Kidman plays the title role, a renowned, Manhattan-based short story writer who decides to take her pre-pubescent son Claude back to her family’s beach house which her sister Pauline now owns. Pauline is getting hastily married to a garrulous, unemployed “letter writer” named Malcolm, a man Margot already detests before meeting him. It turns out that Margot is there not only for the wedding but to connect with her lover, also a successful writer, who lives nearby with his nubile daughter. More undisclosed facts come stumbling out from both sisters that quickly expose their relationship as a quagmire of latent resentments and petty jealousies. With her passive-aggressive narcissism, Margot initiates the lion’s share of the manipulative tactics to validate her own worth. After several commercial debacles, the worst being the “Bewitched” update, it’s good to see Kidman do such strong, subtle work here.

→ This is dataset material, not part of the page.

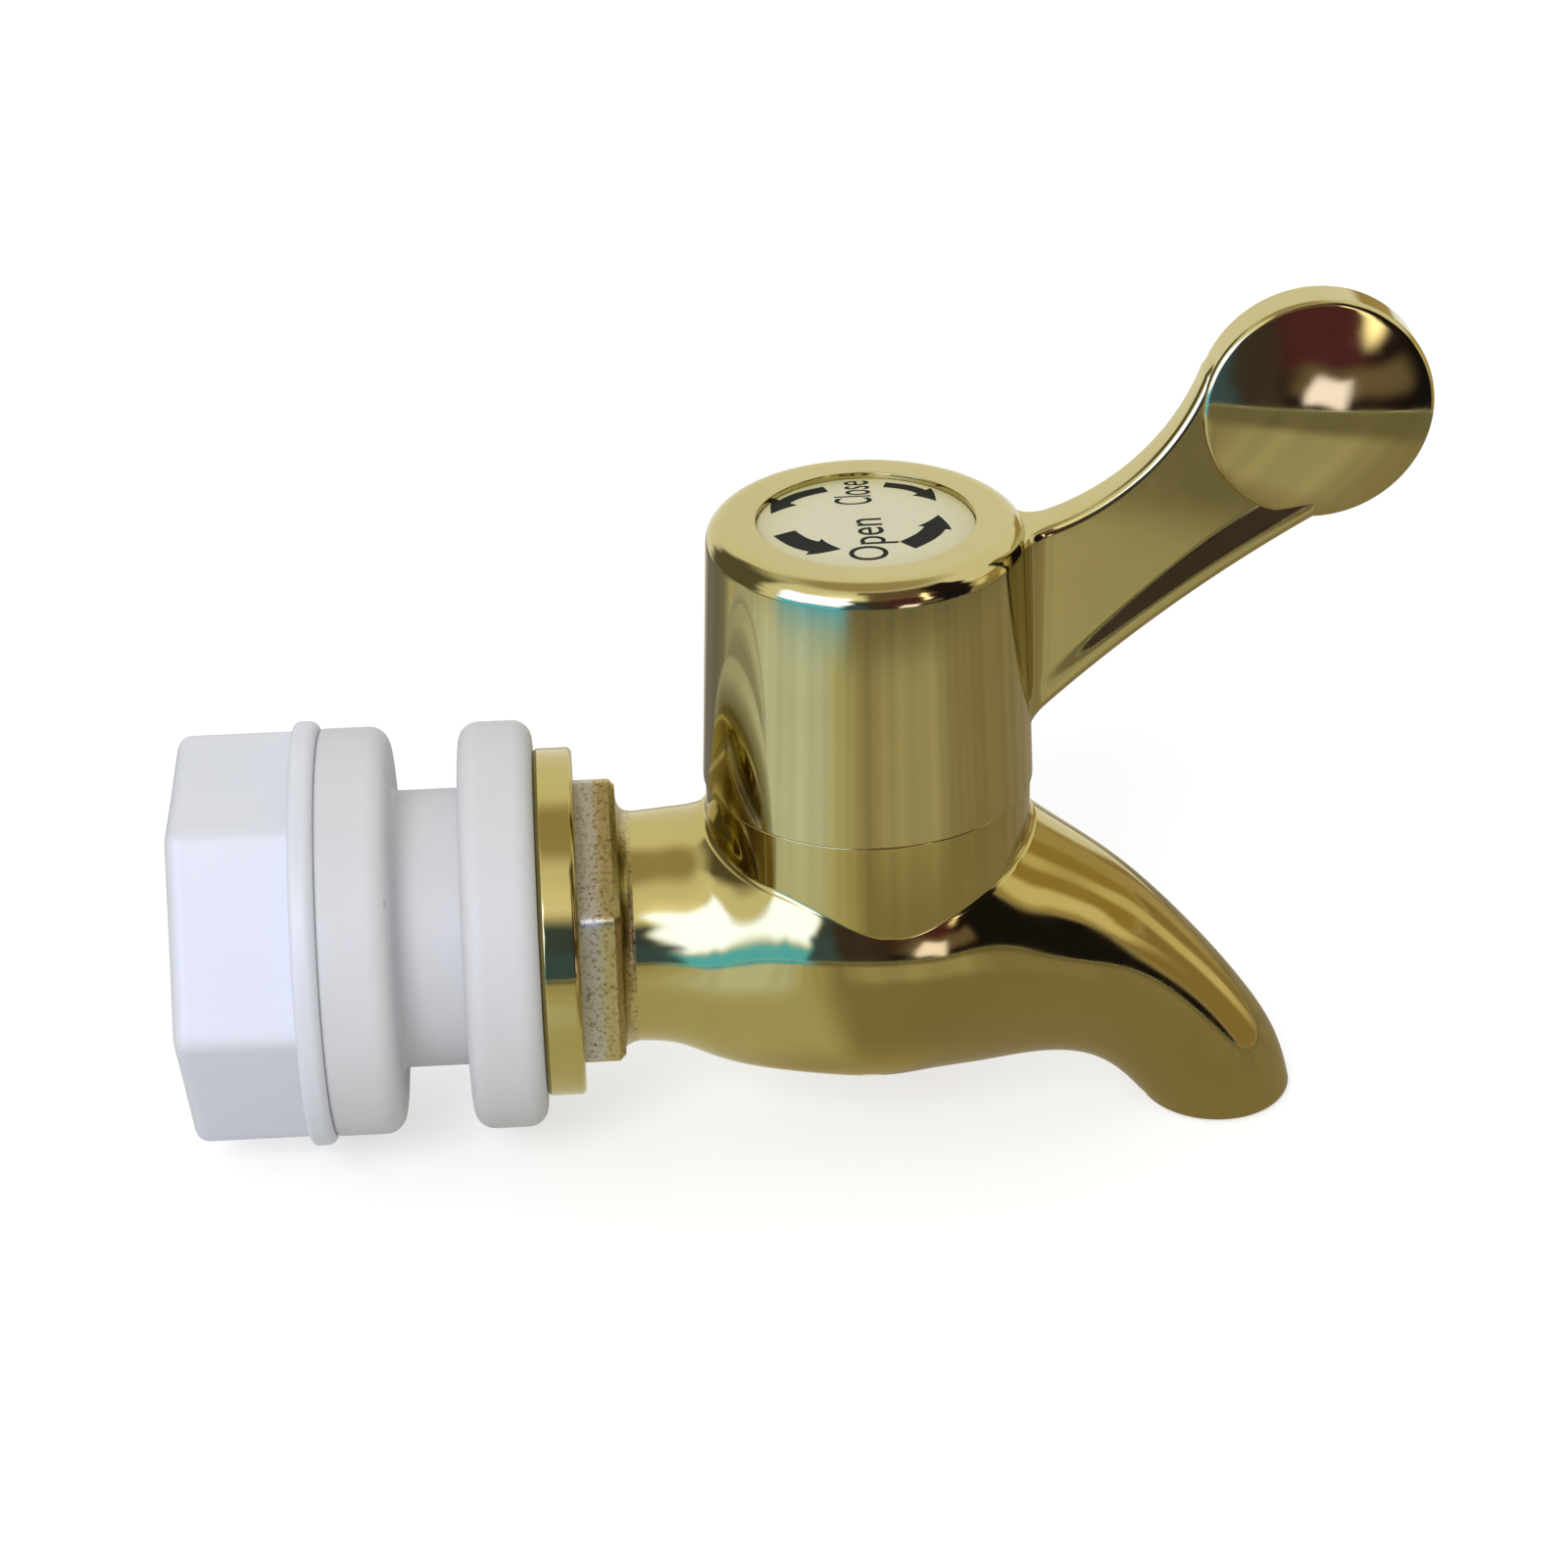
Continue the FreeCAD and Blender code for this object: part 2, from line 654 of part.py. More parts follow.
def makeBonnet():
    # cartridge bonnet: windowed skirt round the discs, threaded waist, wrench head and a nose for the clip
    body = newBody("bonnet")
    body.setExpression(".Placement.Base.x", axisX.text)
    skirtInner = d.ceramicRadius + d.ceramicClearance
    skirtOuter = skirtInner + d.skirtWall
    waist = d.threadRadius - d.threadClearance
    seat = d.threadBottom + d.bonnetSeatGap
    nose = d.spindleRadius + d.noseWall
    turned(body, "Revolution", "Z", [
        (sealTop, 0), (sealTop, skirtOuter), (seat, skirtOuter), (seat, waist), (bonnetTop, waist),
        (bonnetTop, nose), (bonnetNoseTop, nose), (bonnetNoseTop, 0)])
    head = flatHexagon(newSketch(body, "XY", z=d.collarTop), d.bonnetHeadFlats)
    pushed(body, "Pad", head, d.bonnetHeadHeight)
    # fixed stop that the lug of the stop ring meets past a quarter turn either way
    reach = d.stopWallRadius
    side = d.stopHalfAngle
    far = waist - d.stopInset
    stop = newSketch(body, "XY", z=bonnetTop - sunk)
    outline(stop, [
        (reach * cosine(side), -reach * sine(side), reach, 0), (far * cosine(side), -far * sine(side)),
        (far * cosine(side), far * sine(side), far, 0), (reach * cosine(side), reach * sine(side))])
    pushed(body, "Pad", stop, d.stopWallHeight + sunk)
    below = sealTop - overrun
    above = bonnetNoseTop + overrun
    turned(body, "Groove", "Z", [
        (below, 0), (below, skirtInner), (shoulder, skirtInner),
        (shoulder, boreRadius), (above, boreRadius), (above, 0)])
    turned(body, "Groove", "Z", grooveRing(bonnetRingHeight, waist))
    window = newSketch(body, "XY", z=movingTop - d.windowDrop)
    rectangle(window, skirtOuter + overrun, d.windowWidth / 2)
    pushed(body, "Pocket", window, d.windowHeight, reverse=True)
    return body


def makeSealRing(label, height, wall):
    # round rubber ring about the spindle's axis, inside the wall that it seals against
    body = newBody(label)
    body.setExpression(".Placement.Base.x", axisX.text)
    sketch = newSketch(body, "XZ")
    disk(sketch, d.ringSection, x=wall - d.ringClearance - d.ringSection, y=height)
    feature = body.newObject("PartDesign::Revolution", "Revolution")
    feature.Profile = sketch
    feature.ReferenceAxis = (sketch, ["V_Axis"])
    feature.Angle = 360
    body.Tip = feature
    return body


def makeSeatSeal():
    body = newBody("seat_seal")
    body.setExpression(".Placement.Base.x", axisX.text)
    turned(body, "Revolution", "Z", ring(d.chamberFloor, sealTop, d.portRadius, d.sealRadius))
    return body


def makeCeramic(label, low, slotted):
    # ceramic disc with a pair of ports; the upper one has a driving slot and shuts the lower one at rest
    body = newBody(label)
    body.setExpression(".Placement.Base.x", axisX.text)
    turned(body, "Revolution", "Z", ring(low, low + d.ceramicThickness, 0, d.ceramicRadius))
    ports = newSketch(body, "XY", z=low)
    for reach in (d.portReach, -d.portReach):
        disk(ports, d.portHole, x=0 if slotted else reach, y=reach if slotted else 0)
    pushed(body, "Pocket", ports, d.ceramicThickness, reverse=True)
    if slotted:
        slot = newSketch(body, "XY", z=low + d.ceramicThickness - d.tangThickness - d.slotClearance)
        rectangle(slot, tangHalfLength + d.slotClearance, d.tangWidth / 2 + d.slotClearance)
        pushed(body, "Pocket", slot, d.tangThickness + overrun, reverse=True)
    return body


def makeThrustWasher():
    body = newBody("thrust_washer")
    body.setExpression(".Placement.Base.x", axisX.text)
    turned(body, "Revolution", "Z", ring(footTop, footTop + d.thrustThickness, boreRadius, d.footRadius))
    return body


def makeClip():
    # snap ring that keeps the spindle in the bonnet, open towards +Y
    body = newBody("spindle_clip")
    body.setExpression(".Placement.Base.x", axisX.text)
    turned(body, "Revolution", "Z", ring(clipBottom, clipTop, d.spindleRadius - d.clipGroove, d.clipRadius))
    gap = rectangle(newSketch(body, "XY", y=d.clipRadius, z=clipBottom), d.clipGroove, d.clipRadius)
    pushed(body, "Pocket", gap, d.clipThickness, reverse=True)
    return body


def makeStopRing():
    # ring on the spindle whose lug swings between the bonnet's stops
    body = newBody("stop_ring")
    body.setExpression(".Placement.Base.x", axisX.text)
    low = clipTop + d.runningClearance
    turned(body, "Revolution", "Z", ring(low, low + d.stopThickness, d.spindleRadius, d.stopRadius))
    side = d.lugHalfAngle
    inner = d.stopRadius - sunk
    far = d.stopLug
    lug = newSketch(body, "XY", z=low)
    outline(lug, [
        (-inner * cosine(side), inner * sine(side), -inner, 0), (-far * cosine(side), far * sine(side)),
        (-far * cosine(side), -far * sine(side), -far, 0), (-inner * cosine(side), -inner * sine(side))])
    pushed(body, "Pad", lug, d.stopThickness)
    return body


pieces = [
    makeHousing(),
    makeOuterWasher(),
    makeInnerWasher(),
    makeLockNut(),
    makeHandle(),
    makeIndexDisc(),
    makeHandleScrew(),
    makeLockWasher(),
    makeSpindle(),
    makeBonnet(),
    makeSealRing("spindle_ring_lower", d.lowerRingHeight, boreRadius),
    makeSealRing("spindle_ring_upper", d.upperRingHeight, boreRadius),
    makeSealRing("bonnet_ring", bonnetRingHeight, d.threadRadius),
    makeSeatSeal(),
    makeCeramic("fixed_disc", sealTop, False),
    makeCeramic("moving_disc", fixedTop, True),
    makeThrustWasher(),
    makeClip(),
    makeStopRing(),
]
doc.recompute()

for thing in doc.Objects:
    if "Invalid" in thing.State or "Error" in thing.State:
        raise RuntimeError("%s (%s) failed: %s" % (thing.Name, thing.Label, thing.State))
for piece in pieces:
    if piece.Shape.isNull() or not piece.Shape.isValid() or len(piece.Shape.Solids) != 1:
        raise RuntimeError("%s has no single valid solid" % piece.Label)

os.makedirs("parts", exist_ok=True)
for piece in pieces:
    piece.Shape.exportStep("parts/%s.step" % piece.Label)
    print("%s %.1f mm3" % (piece.Label, piece.Shape.Volume))
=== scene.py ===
import math
import bpy
import numpy as np
from mathutils import Matrix, Vector


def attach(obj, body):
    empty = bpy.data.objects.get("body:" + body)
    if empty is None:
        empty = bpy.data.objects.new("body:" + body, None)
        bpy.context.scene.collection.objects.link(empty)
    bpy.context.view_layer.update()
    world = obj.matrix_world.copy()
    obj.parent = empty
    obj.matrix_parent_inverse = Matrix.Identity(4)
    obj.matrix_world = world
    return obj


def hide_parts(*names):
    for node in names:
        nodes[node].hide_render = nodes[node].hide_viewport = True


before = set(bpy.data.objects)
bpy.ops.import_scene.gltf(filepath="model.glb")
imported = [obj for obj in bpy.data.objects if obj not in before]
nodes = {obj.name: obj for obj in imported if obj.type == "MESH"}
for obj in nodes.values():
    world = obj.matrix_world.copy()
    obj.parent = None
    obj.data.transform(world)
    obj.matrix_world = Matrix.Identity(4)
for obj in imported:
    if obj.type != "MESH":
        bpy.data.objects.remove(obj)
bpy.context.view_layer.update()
print("frame loaded with", len(nodes), "nodes")

mm = 0.001
xAxis, yAxis, zAxis = np.eye(3)
barrelX = 29.8  # the handle's axis stands this far in front of the flange's rear face, in mm


# colours and nodes

def srgb(code):
    # an sRGB hex colour turned to linear: c / 12.92 up to 0.04045, above it ((c + 0.055) / 1.055) ^ 2.4
    parts = np.array([int(code[i:i + 2], 16) for i in (1, 3, 5)]) / 255
    linear = np.where(parts <= 0.04045, parts / 12.92, ((parts + 0.055) / 1.055) ** 2.4)
    return (*linear.tolist(), 1.0)


def joinTo(tree, node, links):
    # joins outputs to a node's inputs, given as socket: output
    for key, output in links.items():
        tree.links.new(output, node.inputs[key])


def addNode(tree, kind, settings=None, links=None):
    # one node, with its settings by property or socket and its links as socket: output
    node = tree.nodes.new("ShaderNode" + kind)
    for key, value in (settings or {}).items():
        if isinstance(key, str) and hasattr(node, key):
            setattr(node, key, value)
        else:
            node.inputs[key].default_value = value
    joinTo(tree, node, links or {})
    return node


def emptyTree(owner):
    # the node tree of a material or of the world, with nothing in it
    owner.use_nodes = True
    owner.node_tree.nodes.clear()
    return owner.node_tree


def newMaterial(name, values):
    # a Principled shader that holds the given values, with its output, and the Object coordinates
    made = bpy.data.materials.new(name)
    tree = emptyTree(made)
    shader = addNode(tree, "BsdfPrincipled", values)
    addNode(tree, "OutputMaterial", links={"Surface": shader.outputs[0]})
    place = addNode(tree, "TexCoord").outputs["Object"]
    return made, tree, shader, place


# surfaces

def roundedProfile(corners, steps=9):
    # corners are rows of (along, out, radius). A corner with a radius becomes an arc that touches its two
    # sides: its middle lies on the line that halves the corner, radius / sin(half angle) away, and the
    # arc's points turn evenly between the two places where it touches
    table = np.array(corners, float)
    points, radius = table[:, :2], table[:, 2:3]
    before = points - np.vstack([points[:1], points[:-1]])
    after = np.vstack([points[1:], points[-1:]]) - points
    back = -before / np.maximum(np.linalg.norm(before, axis=1, keepdims=True), 1e-9)
    ahead = after / np.maximum(np.linalg.norm(after, axis=1, keepdims=True), 1e-9)
    half = np.arccos(np.clip((back * ahead).sum(1, keepdims=True), -0.9999, 0.9999)) / 2
    middle = back + ahead
    middle /= np.maximum(np.linalg.norm(middle, axis=1, keepdims=True), 1e-9)
    centre = points + middle * radius / np.sin(half)
    touch = radius / np.tan(half)
    first = points + back * touch - centre
    last = points + ahead * touch - centre
    turn = np.pi - 2 * half
    share = np.linspace(0, 1, steps)
    weightFirst = np.sin((1 - share) * turn) / np.sin(turn)
    weightLast = np.sin(share * turn) / np.sin(turn)
    arcs = centre[:, None] + weightFirst[..., None] * first[:, None] + weightLast[..., None] * last[:, None]
    flat = np.broadcast_to(points[:, None], arcs.shape)
    isRound = radius > 0
    keep = isRound | (np.arange(steps)[None] == 0)
    return np.where(isRound[..., None], arcs, flat)[keep]


def ease(value):
    # 0 below 0, 1 above 1, and 3 v^2 - 2 v^3 between them
    value = np.clip(value, 0, 1)
    return value ** 2 * (3 - 2 * value)


def withSupport(profile, edge=0.12):
    # adds a point close to both ends of each long run, so that a round doesn't tilt the flat beside it
    length = np.r_[0, np.cumsum(np.linalg.norm(np.diff(profile[:, :2], axis=0), axis=1))]
    runs = np.diff(length)
    isLong = runs > 4 * edge
    where = np.unique(np.r_[length, length[:-1][isLong] + edge, length[1:][isLong] - edge])
    return np.stack([np.interp(where, length, column) for column in profile.T], 1)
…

Unafraid to show Margot’s ugly machinations, Kidman still manages to show her character’s vulnerability in unexpected ways.

As perennially unhappy Pauline, Leigh has played variations on this role before, but she is expert at portraying such disheveled, approval-seeking personalities. Once again, Jack Black is in over his head as Malcolm, playing the comic elements on the surface and experiencing a personal catharsis that is laughable in a misguided way. Baumbach is especially good navigating child actors within an emotionally complex world, and wide-eyed Zane Pais (who looks like a member of the bubble-gum pop group Hanson) as Claude is no exception. In too-brief roles, John Turturro and Ciaràn Hands show up as Margot’s patient husband and insensitive lover, respectively. Other than the original trailers and various previews, the 2008 DVD only has one extra, a brief interview between Baumbach and Leigh talking about the script and the production, especially working with Kidman and Black.